Regardless, Polonius does get around to Hamlet’s “madness” (II.ii.93), and provides as evidence a note written to Ophelia by Hamlet. Claudius questions how Ophelia received the letter. Polonius recounts how his daughter had obeyed his “prescripts…that she should lock herself from his resort” (II.ii.142-3). And this, Polonius claims, is why Hamlet
Thence to a watch, thence into a weakness,
Thence to a lightness, and, by this declension,
Into the madness wherein now he raves
- II.ii.147-50
While Gertrude sees how this may be the case, Claudius wants “to try it further” (II.ii.159). Polonius says that he’ll make sure that Ophelia will talk with Hamlet, with Claudius and Polonius hiding and listening. Claudius like the plan, and Hamlet just happens by reading. Gertrude and Claudius leave while Polonius engages the prince in conversation.
This is the first we’ve seen of Hamlet since the Ghost, and the “antic disposition” is in full force (now, there is some argument as to whether or not the madness is an act or not, but we’ll touch upon that in our deeper dives into the play later in the next couple of months). Hamlet again uses his “wild and whirling words” (I.v.133) with Polonius, engaging in both the seeming nonsensical and the possible bawdy. Polonius is left with the impression that “Though this be madness, yet there is method in’t” (II.ii.204-5).
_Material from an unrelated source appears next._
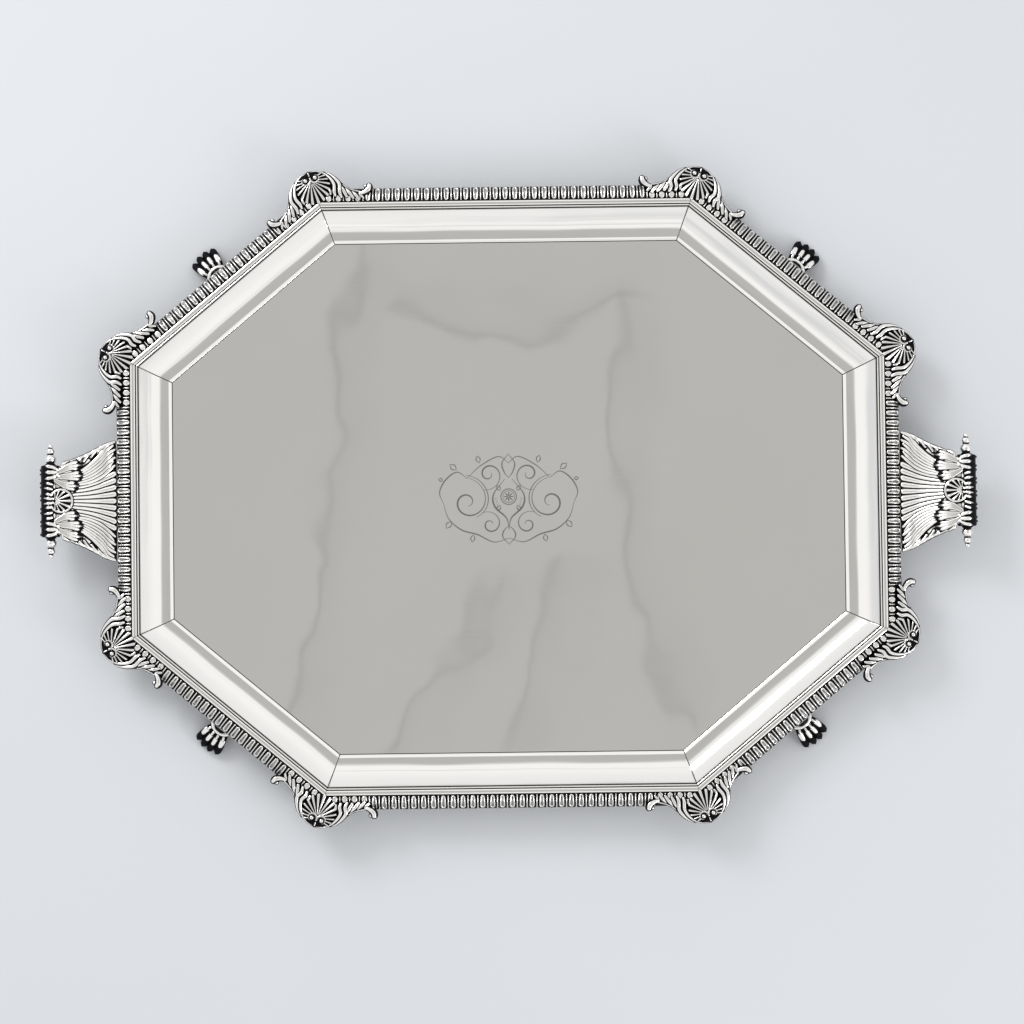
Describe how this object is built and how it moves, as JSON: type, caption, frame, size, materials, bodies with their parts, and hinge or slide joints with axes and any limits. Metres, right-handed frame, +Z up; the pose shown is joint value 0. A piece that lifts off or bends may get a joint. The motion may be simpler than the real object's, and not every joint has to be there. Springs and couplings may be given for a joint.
{
  "type": "two-handled salver",
  "caption": "Octagonal silver salver with a tongue-and-dart border, shell and leaf corners, palmette handles with turned finials, and lion's-paw feet.",
  "frame": {"origin": "centre of the salver on the table it stands on, in the plane of the paws' undersides", "axes": "+X along the salver's length towards the handle_e end, +Y across it, +Z up out of the well"},
  "size_m": [0.741, 0.5242, 0.0428],
  "materials": {
    "rolled_silver": "polished, with fine handling scratches",
    "cast_silver": "polished on the high points, oxidised dark in the recesses",
    "oxidised_silver": "polished tongues on a ground oxidised black"
  },
  "bodies": {
    "root": {"well_plate": "rolled_silver", "bouge_e": "rolled_silver", "bouge_ne": "rolled_silver", "bouge_n": "rolled_silver", "bouge_nw": "rolled_silver", "bouge_w": "rolled_silver", "bouge_sw": "rolled_silver", "bouge_s": "rolled_silver", "bouge_se": "rolled_silver", "rim_wire_e": "rolled_silver", "rim_wire_ne": "rolled_silver", "rim_wire_n": "rolled_silver", "rim_wire_nw": "rolled_silver", "rim_wire_w": "rolled_silver", "rim_wire_sw": "rolled_silver", "rim_wire_s": "rolled_silver", "rim_wire_se": "rolled_silver", "tongue_band_e": "oxidised_silver", "tongue_band_ne": "oxidised_silver", "tongue_band_n": "oxidised_silver", "tongue_band_nw": "oxidised_silver", "tongue_band_w": "oxidised_silver", "tongue_band_sw": "oxidised_silver", "tongue_band_s": "oxidised_silver", "tongue_band_se": "oxidised_silver", "leaf_mount_ene": "cast_silver", "leaf_mount_nne": "cast_silver", "leaf_mount_nnw": "cast_silver", "leaf_mount_wnw": "cast_silver", "leaf_mount_wsw": "cast_silver", "leaf_mount_ssw": "cast_silver", "leaf_mount_sse": "cast_silver", "leaf_mount_ese": "cast_silver", "shell_ene": "cast_silver", "shell_nne": "cast_silver", "shell_nnw": "cast_silver", "shell_wnw": "cast_silver", "shell_wsw": "cast_silver", "shell_ssw": "cast_silver", "shell_sse": "cast_silver", "shell_ese": "cast_silver", "handle_e": "cast_silver", "handle_w": "cast_silver", "spindle_e": "cast_silver", "spindle_w": "cast_silver", "finial_e_n": "cast_silver", "finial_e_s": "cast_silver", "finial_w_n": "cast_silver", "finial_w_s": "cast_silver", "paw_ne": "cast_silver", "paw_nw": "cast_silver", "paw_sw": "cast_silver", "paw_se": "cast_silver", "foot_bracket_ne": "cast_silver", "foot_bracket_nw": "cast_silver", "foot_bracket_sw": "cast_silver", "foot_bracket_se": "cast_silver"}
  },
  "joints": []
}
Exit Polonius, enter Rosencrantz and Guildenstern. And if you were thinking that Hamlet might be less “mad” and more revealing to his childhood friends (as Claudius and Gertrude had hoped), you’d be wrong. More “wild and whirling words” for them, discussing Fortune as a woman (with a little bawdy innuendo; II.ii.227-35) and Denmark as a prison (in a section that follows in the Folio edition of the play but is not in the Quarto–oh, we need to talk about that… later).
Hamlet asks them why they’ve come to Elsinore, and while Rosencrantz says that it was just to visit Hamlet, the prince questions further, asking if the two had “not (been) sent for” (II.ii.244). If there is a quick(er) thinker of the (interchangeable) two, it’s not Guildenstern, who finally admits the truth. Hamlet makes it easier on the two:
- II.ii.263-73
These and even more “wild and whirling words” are interrupted only by Rosencrantz and Guildenstern’s news of the arrival of the players, “the tragedians of the city” (II.ii.298). Hamlet is seemingly buoyed by this news, seemingly forgetting their lies to him, ready to greet the actors. But first he gives the courtiers one last piece of information (which they can relate to the his “uncle-father and aunt-mother” [II.ii.319]): “I am but mad north-northwest. When the wind is southerly I know a hawk from a handsaw” (II.ii.321-2).
Polonius enters to make the official announcement of the players’ arrival. Hamlet speaks to him referencing a Biblical father-figure, Jephthah, and Polonius sees only the connection to his own daughter Ophelia. The players enter and Hamlet gives them a warm (and not merely civil) welcome. When he calls for a speech, Hamlet reveals himself to be not only a connoisseur of theater, but a bit of an actor as well (given he can recite a speech the claims to have heard performed by the players only “once” [II.ii.375]). The player continues the speech off Hamlet’s start.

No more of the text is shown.